Von Markus Rimmele | 22.11.2005
    Da sind die Parteitagsdelegierten in Karlsruhe wohl ein wenig über das Ziel hinausgeschossen. Dabei klang der Antrag O 41, eingebracht vom SPD-Unterbezirk Göttingen, doch so vernünftig und ursozialdemokratisch. Mitglieder studentischer Burschenschaften, die Geschichte revidieren wollen, Männer und Frauen ungleich behandeln und Gruppen wie Ausländer, Homosexuelle oder Wehrdienstverweigerer diskriminieren, sollten in der SPD nichts zu suchen haben. Ein klarer Schnitt, den auch Juso-Chef Björn Böhning unterstützt:

    " Schlagende Verbindungen sind in weiten Teilen geschichtsrevisionistisch, revanchistisch, auch antisemitisch und dem rechtsradikalen Spektrum zuzuordnen. Und da gibt es keinerlei Überschneidungen mit den sozialdemokratischen Grundwerten. Und wir wissen, dass einige Burschenschaften ja auch im Verfassungsschutzbericht vorkommen, dort beobachtet werden und ganz klar Verbindungen auch ins rechtsextreme Lager hinein haben. Und weder an der Hochschule noch irgendwo anders dürfen wir den Rechtsextremen auch nur einen Zentimeter Platz lassen. "

    Der Parteitag überwies den Antrag an den Parteivorstand. Der soll den Unvereinbarkeitsbeschluss nun umsetzen. Doch ganz so einfach scheint das nicht zu gehen. Es hagelt Kritik. Denn der Antrag bezieht sich pauschal auf vier große Dachverbände, darunter etwa den Cartellverband der katholischen deutschen Studentenverbindungen oder auch die Neue Deutsche Burschenschaft (Neue DB). In empörten Pressemitteilungen weisen die Verbände den Generalverdacht zurück, dem sie sich durch die SPD ausgesetzt sehen.
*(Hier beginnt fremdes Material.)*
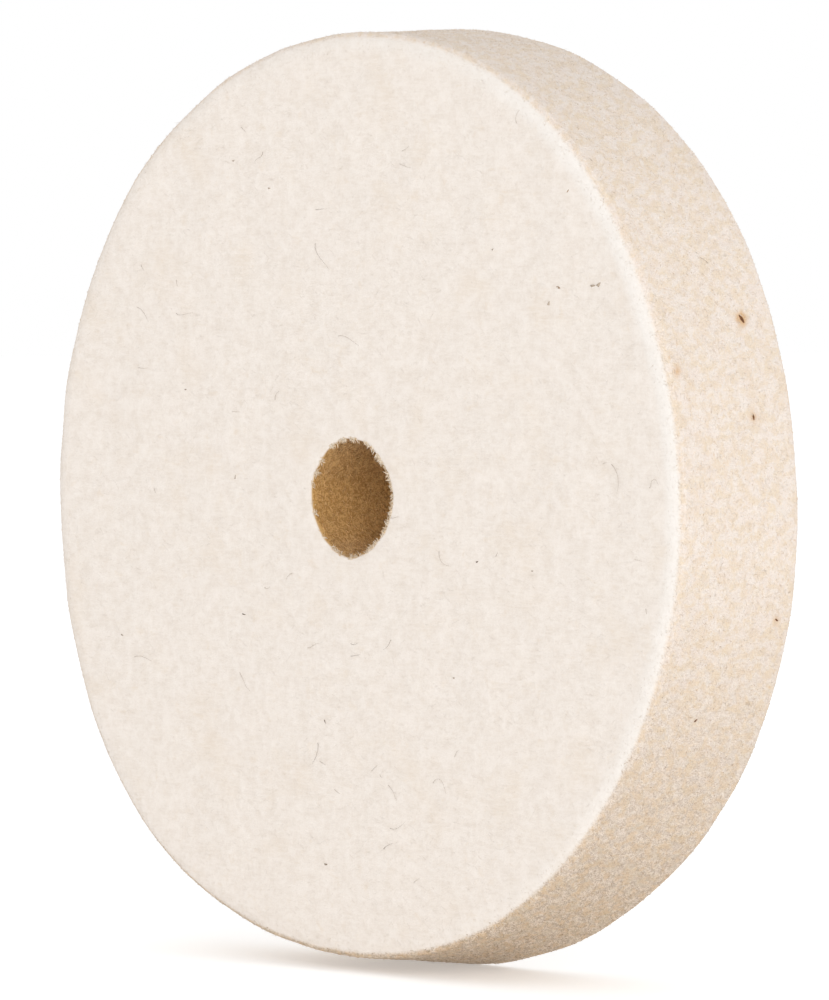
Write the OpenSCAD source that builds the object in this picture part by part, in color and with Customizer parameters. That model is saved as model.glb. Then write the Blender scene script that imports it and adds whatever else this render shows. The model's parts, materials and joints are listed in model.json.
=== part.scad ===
// Felt polishing wheel: a disc of hard pressed wool felt with a plain spindle hole.
// The wheel spins about Y, its front face looks along -Y, and the origin is its centre.

/* [Wheel] */
// Diameter over the rim
wheel_d = 150; // [75:1:250]
// Width of the rim, from face to face
wheel_w = 26; // [12:1:50]
// Radius of the soft shoulder where each face turns into the rim
shoulder_r = 1.5; // [0.5:0.1:3]

/* [Bore] */
// Diameter of the spindle hole
bore_d = 20; // [8:0.5:32]
// Radius of the lip at each mouth of the spindle hole
lip_r = 0.5; // [0.2:0.1:1]

/* [Plant slivers] */
// Length of the longest burr sliver in the wool
sliver_l = 2.2; // [1.5:0.1:3]
// Thickness of that sliver at its middle
sliver_d = 0.7; // [0.4:0.1:1]
// How deep a sliver's middle line lies, as a share of its own radius
sliver_depth = 0.4; // [0.2:0.1:0.7]

/* [Hidden] */

wheel_r = wheel_d / 2;
half_w = wheel_w / 2;
bore_r = bore_d / 2;

// How far under the surface the middle line of a sliver of that size lies.
function depth(size) = sliver_depth * size * sliver_d / 2;

// Each sliver in the rim: angle round the wheel, place across the width as a share of the half
// width, turn out of the rim's own direction, and size as a share of the longest sliver.
RIM_SLIVERS = [
    [22.5, 0.43, 25, 1.0],
    [10.5, 0.3, 5, 0.6],
    [-13.5, 0.7, 60, 0.5],
    [-26, -0.2, -40, 0.5],
    [96, -0.35, 15, 0.7],
    [128, 0.5, -20, 0.6],
    [163, -0.1, 35, 0.8],
    [205, 0.25, 10, 0.5],
    [238, -0.6, -50, 0.6],
    [270, 0.1, 20, 0.7]
];

// Each fleck in a face: angle round the wheel, distance from the centre as a share of the
// wheel's radius, turn in the face, size as for the rim, and side, -1 for the front face.
FACE_FLECKS = [
    [35, 0.8, 50, 0.6, -1],
    [202, 0.9, 150, 0.6, -1],
    [44, 0.95, 0, 0.4, -1],
    [52, 0.62, 20, 0.6, 1],
    [131, 0.85, 100, 0.7, 1],
    [224, 0.45, 65, 0.5, 1],
    [290, 0.74, 130, 0.6, 1]
];

// The wheel's section, with radius along X and width along Y.
module wheel_section() {
    translate([bore_r + lip_r, -half_w])
        square([wheel_r - shoulder_r - bore_r - lip_r, wheel_w]);
    translate([bore_r, lip_r - half_w])
        square([wheel_r / 2 - bore_r, wheel_w - 2 * lip_r]);
    translate([wheel_r / 2, shoulder_r - half_w])
        square([wheel_r / 2, wheel_w - 2 * shoulder_r]);
    for (side = [-1, 1]) {
        translate([bore_r + lip_r, side * (half_w - lip_r)])
            circle(r = lip_r, $fn = 32);
        translate([wheel_r - shoulder_r, side * (half_w - shoulder_r)])
            circle(r = shoulder_r, $fn = 48);
    }
}

// The whole disc with its shoulders and its bore, spinning about Y.
module wheel_disc() {
    rotate([90, 0, 0])
        rotate_extrude($fn = 256)
            wheel_section();
}

// One splinter of burr, pointed at both ends, along X.
module splinter(size) {
    half_l = size * sliver_l / 2;
    r = size * sliver_d / 2;
    rotate([0, 90, 0])
        rotate_extrude($fn = 24)
            polygon([
                [0, -half_l],
                [r * 0.7, -half_l / 2],
                [r, 0],
                [r * 0.7, half_l / 2],
                [0, half_l]
            ]);
}

// Every splinter in the rim, standing a little proud of it.
module rim_splinters() {
    for (s = RIM_SLIVERS)
        rotate([0, -s[0], 0])
            translate([wheel_r - depth(s[3]), s[1] * half_w, 0])
                rotate([s[2], 0, 0])
                    rotate([0, 90, 0])
                        splinter(s[3]);
}

// Every splinter in the two faces, not yet trimmed to them.
module face_splinters() {
    for (s = FACE_FLECKS)
        rotate([0, -s[0], 0])
            translate([s[1] * (wheel_r - shoulder_r), s[4] * (half_w - depth(s[3])), 0])
                rotate([0, s[2], 0])
                    splinter(s[3]);
}

// The pressed felt, with a pocket for each splinter.
module felt_wheel() {
    color("linen")
        difference() {
            wheel_disc();
            rim_splinters();
            face_splinters();
        }
}

// Burr slivers bedded in the rim, their backs standing out of the wool.
module rim_slivers() {
    color("saddlebrown")
        rim_splinters();
}

// Husk flecks bedded in the two faces and cut off flush with them.
module face_flecks() {
    color("peru")
        intersection() {
            face_splinters();
            cube([wheel_d, wheel_w, wheel_d], center = true);
        }
}

felt_wheel();
rim_slivers();
face_flecks();
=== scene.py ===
import json
import math

import bmesh
import bpy
import numpy as np
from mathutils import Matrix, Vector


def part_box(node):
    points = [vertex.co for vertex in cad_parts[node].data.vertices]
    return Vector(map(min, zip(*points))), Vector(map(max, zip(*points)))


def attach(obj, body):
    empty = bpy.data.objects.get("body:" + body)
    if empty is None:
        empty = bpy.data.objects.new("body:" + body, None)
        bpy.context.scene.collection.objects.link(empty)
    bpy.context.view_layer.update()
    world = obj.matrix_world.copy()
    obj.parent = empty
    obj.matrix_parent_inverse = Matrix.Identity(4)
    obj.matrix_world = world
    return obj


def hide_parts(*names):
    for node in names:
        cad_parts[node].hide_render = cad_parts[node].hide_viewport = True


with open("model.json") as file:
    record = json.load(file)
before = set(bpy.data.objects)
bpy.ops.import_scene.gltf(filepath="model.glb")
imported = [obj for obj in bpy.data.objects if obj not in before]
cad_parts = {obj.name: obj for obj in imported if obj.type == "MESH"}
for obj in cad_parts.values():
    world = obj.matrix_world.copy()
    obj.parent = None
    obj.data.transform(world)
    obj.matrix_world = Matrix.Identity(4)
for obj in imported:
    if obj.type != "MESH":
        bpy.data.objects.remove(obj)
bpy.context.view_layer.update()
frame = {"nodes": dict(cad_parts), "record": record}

MM = 0.001
rng = np.random.default_rng(1506)

# ---------------------------------------------------------------- camera
# A long lens a little over a metre away, to the right of the wheel's axis and just above
# its middle, looking at a point beside the centre of the spindle hole.
VIEW_AZIMUTH = math.radians(47.5)
VIEW_ELEVATION = math.radians(1.73)
VIEW_DISTANCE = 1.12
LENS_MM = 249.0
AIM_RIGHT = 0.59 * MM
AIM_DOWN = 0.62 * MM

camera_data = bpy.data.cameras.new("camera")
camera_data.lens = LENS_MM
camera = bpy.data.objects.new("camera", camera_data)
camera.location = (
    AIM_RIGHT * math.cos(VIEW_AZIMUTH) + VIEW_DISTANCE * math.sin(VIEW_AZIMUTH) * math.cos(VIEW_ELEVATION),
    AIM_RIGHT * math.sin(VIEW_AZIMUTH) - VIEW_DISTANCE * math.cos(VIEW_AZIMUTH) * math.cos(VIEW_ELEVATION),
    VIEW_DISTANCE * math.sin(VIEW_ELEVATION) - AIM_DOWN,
)
camera.rotation_euler = (math.pi / 2 - VIEW_ELEVATION, 0.0, VIEW_AZIMUTH)
bpy.context.scene.collection.objects.link(camera)
bpy.context.scene.camera = camera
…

Die Neue DB beteuert, sich schon immer gegen rechtsradikale Strömungen gewandt zu haben. Und der Cartellverband prüft sogar, juristische Schritte gegen die, so wörtlich, "öffentliche Verleumdung" einzuleiten. Die SPD reagiert nun auf die Proteste und will mehr differenzieren. Björn Böhning:

    " Wir machen ganz klar, dass es uns um die schlagenden Verbindungen geht, also diejenigen Burschenschaften, die mit Messer oder Schwert aufeinander losgehen und auch in den Grundwerten, die sie vertreten und auch publizieren auf Homepages und anderswo, ganz klar antisemitische und revanchistische Inhalte vertreten. Und da werden wir einen klaren Trennstrich ziehen und auch den Verfassungsschutzbericht da entsprechend nach prüfen. "
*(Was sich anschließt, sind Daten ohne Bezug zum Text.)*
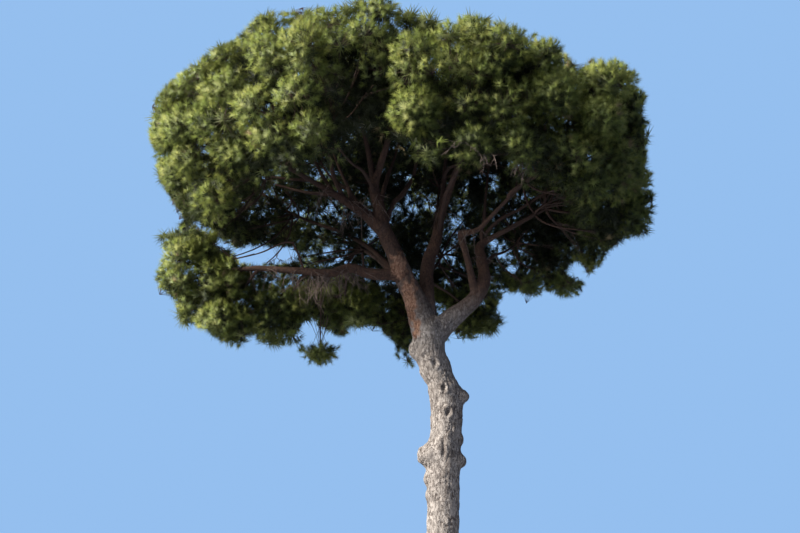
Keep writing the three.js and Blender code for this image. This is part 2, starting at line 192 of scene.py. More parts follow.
def reachOf(mass, ways):
    # how far a mass reaches in each direction, and whether a wall holds it back
    ways = np.atleast_2d(ways)
    flat = np.hypot(ways[:, 0], ways[:, 1]) / mass["wide"]
    high = np.where(mass["underCrown"] & (ways[:, 2] > 0), crown["head"], mass["high"])
    limits = [1 / np.hypot(flat, ways[:, 2] / high)]
    if mass["underCrown"]:
        limits.append(crownReach(mass["centre"], ways))
    bulge = np.exp((ways @ mass["bulges"].T - 1) / crown["bulgeWide"] ** 2).max(1)
    swell = 1 - crown["bulgeDepth"] + crown["bulgeDepth"] * bulge
    own = sum((limit * swell) ** -crown["softness"] for limit in limits)
    wall = np.zeros(len(ways))
    for normal, reach in mass["walls"]:
        slope = ways @ normal
        facing = slope > 1e-6
        wall += np.where(facing, (reach / np.where(facing, slope, 1)) ** -crown["softness"], 0)
    return (own + wall) ** (-1 / crown["softness"]), wall > own * crown["wallShare"]


def rootOf(mass, start):
    way = unit(np.asarray(start, float) - mass["centre"])
    return mass["centre"] + way * reachOf(mass, way)[0][0]


# Limbs: the main ones through points on the way, the side ones bowed over from a share of a parent
limbShape = {"step": 0.52, "bow": 0.1, "taper": 0.8, "tip": 0.042, "tipShare": 0.62,
             "uneven": 0.1, "unevenScale": 2.3, "flare": 0.3, "flareLength": 1.8}
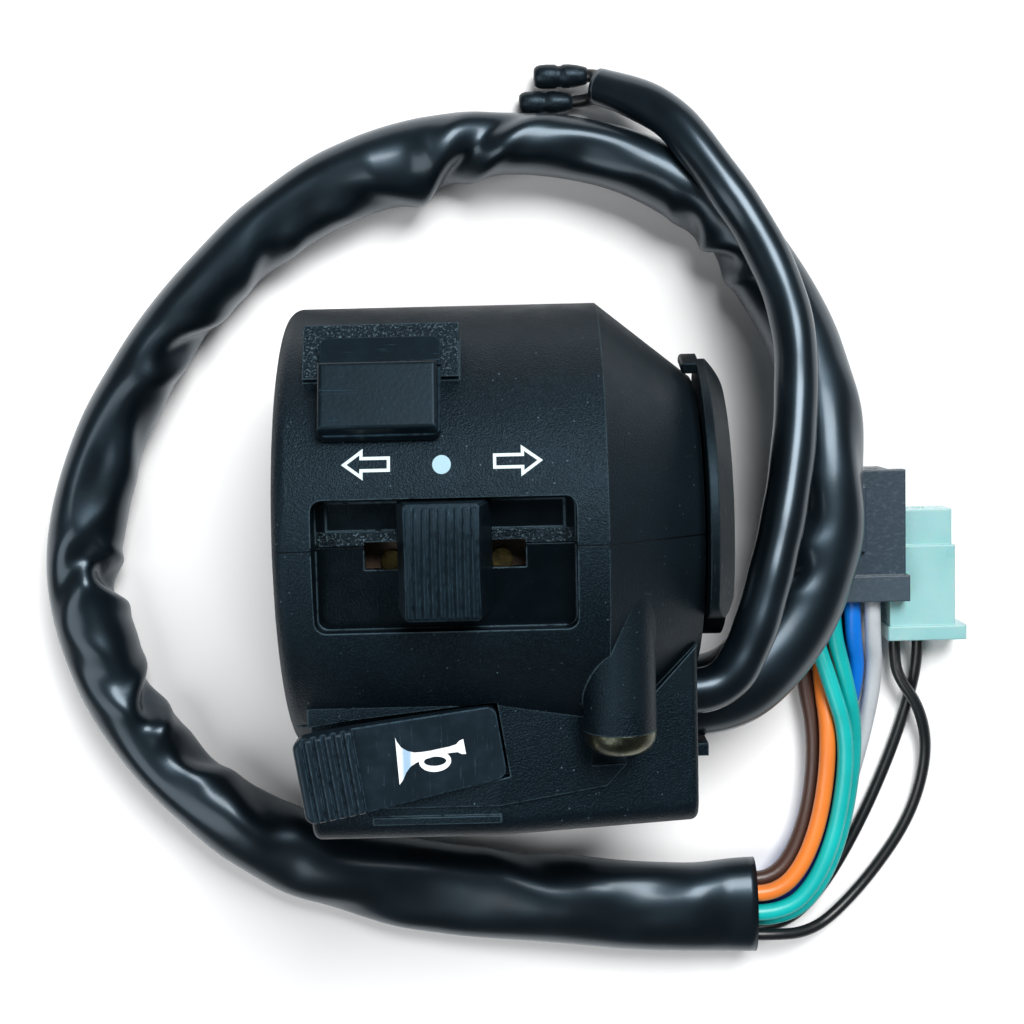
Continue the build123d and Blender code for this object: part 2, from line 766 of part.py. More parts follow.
def dimmer_frame():
    """The dimmer's own frame, on the outer face of its contact base, under the stem at rest."""
    origin = lean_frame(dimmer_level()).from_local_coords(Vector(dimmer_x, dimmer_stem_middle(), 0))
    return Plane(origin=origin, x_dir=(1, 0, 0), z_dir=lean_out())


def dimmer_screws():
    """Screw places on the dimmer's frame."""
    return [(x, dimmer_travel / 2) for x in about(0, dimmer_screw_pitch)]


def dimmer_rivets():
    """Fixed contacts of the dimmer: low beam and high beam."""
    return [(ball_offset / 2, step * dimmer_travel) for step in (0, 1)]


def dimmer_screw_places():
    """The same screws in the housing's frame."""
    places = []
    for x, y in dimmer_screws():
        point = dimmer_frame().from_local_coords(Vector(x, y, 0))
        places.append((point.X, point.Y, point.Z))
    return places


def screw_holes(places, along):
    """Pilot holes for a contact base's screws."""
    return joined([rod(place, along, base_screw_radius, base_screw_grip + snug) for place in places])


def dimmer_pad():
    """The raised pad."""
    return leaning(about(dimmer_x, pad_width), (pad_foot, pad_head), (-dimmer_pocket - 2 * wall, 0))


def dimmer_slot_cut():
    """The slot for the dimmer's stem, with the flat that its carrier slides under."""
    head = dimmer_stem_foot + dimmer_stem_length + dimmer_travel + gap
    slot = leaning(about(dimmer_x, dimmer_stem_width + 2 * gap), (dimmer_stem_foot - gap, head),
                   (-dimmer_pocket - wall, gap))
    flat = leaning(about(dimmer_x, dimmer_carrier_width + 2 * gap),
                   about(dimmer_stem_middle() + dimmer_travel / 2,
                         dimmer_carrier_length + dimmer_travel + 2 * gap),
                   (dimmer_level(), -dimmer_pocket))
    return slot + flat


def dimmer_bosses():
    """The two bosses that the dimmer's contact base is screwed to."""
    bosses = joined([rod(place, lean_out(), base_boss_radius, -dimmer_level() - wall / 2)
                     for place in dimmer_screw_places()])
    return bosses & (body_outside() + dimmer_pad())


def dimmer_contact_base():
    middle = Plane(origin=dimmer_frame().from_local_coords(Vector(0, dimmer_travel / 2, 0)),
                   x_dir=(1, 0, 0), z_dir=lean_out())
    shift = dimmer_travel / 2
    screws = [(x, y - shift) for x, y in dimmer_screws()]
    rivets = [(x, y - shift) for x, y in dimmer_rivets()]
    dimples = [(-ball_offset, step * dimmer_travel - shift) for step in (0, 1)]
    return base_plate(middle, (dimmer_base_length, dimmer_base_width), screws, rivets, dimples)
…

    Und plötzlich reduziert sich die Zahl der betroffenen Burschenschaften erheblich. Die SPD erarbeitet nun eine Liste derjenigen Verbindungen, die nicht parteikompatibel sind. Viele der als rechts eingestuften Gruppen sind im Dachverband Deutsche Burschenschaft organisiert, dem 120 Einzelburschenschaften angehören. Doch auch deren Sprecher Karsten Rausch wirft der SPD undemokratisches Verhalten vor und weist den Vorwurf des Extremismus zurück.

    " Das hängt von der Betrachtungsweise ab. Es gibt bestimmt Burschenschaften, die fühlen sich dazu berufen, etwas strenger national zu sein oder etwas strenger konservativ zu sein. Andere Burschenschaften sind dem nicht gefolgt und leiten die burschenschaftlichen Grundsätze etwas liberaler daher. Wobei natürlich bestimmte Burschenschaften immer wieder durch politische Aktivitäten, die ich keineswegs als extrem betrachte, auffallen. Extreme Burschenschaften, die pauschal als extrem einzustufen sind, haben wir nicht im Dachverband. "

    Das sieht der Verfassungsschutz allerdings anders, der etwa die Münchener Danubia, Mitglied der Deutschen Burschenschaft, beobachtet. Und die Nähe zum rechten Milieu zeigt sich auch auf der Homepage des Dachverbandes, etwa in einer Grußadresse an die rechte Zeitung "Junge Freiheit".

    So hat die SPD nun schließlich doch noch diejenigen identifiziert, mit denen sie nichts zu tun haben will. Und hat gerade damit ein Problem in der eigenen Partei. Am 1. Oktober hielt ausgerechnet Willy Brandts Kanzleramtschef Egon Bahr einen Vortrag zum Thema "Europa und die Türkei" vor der Berliner Burschenschaft Gothia. Juso-Chef Björn Böhning und drei weitere Genossen schrieben daraufhin einen offenen Brief an Bahr, in dem sie sein Verhalten für, so wörtlich, "nicht akzeptabel" bezeichnen. Für die Partei dürften solche Auftritte problematischer sein als die etwaigen burschenschaftlichen SPD-Mitglieder. Davon gibt es nämlich kaum welche. Das aber ist nicht immer so gewesen. Auch manch großer Vordenker der Arbeiterbewegung wie Ferdinand Lassalle war Burschenschaftler.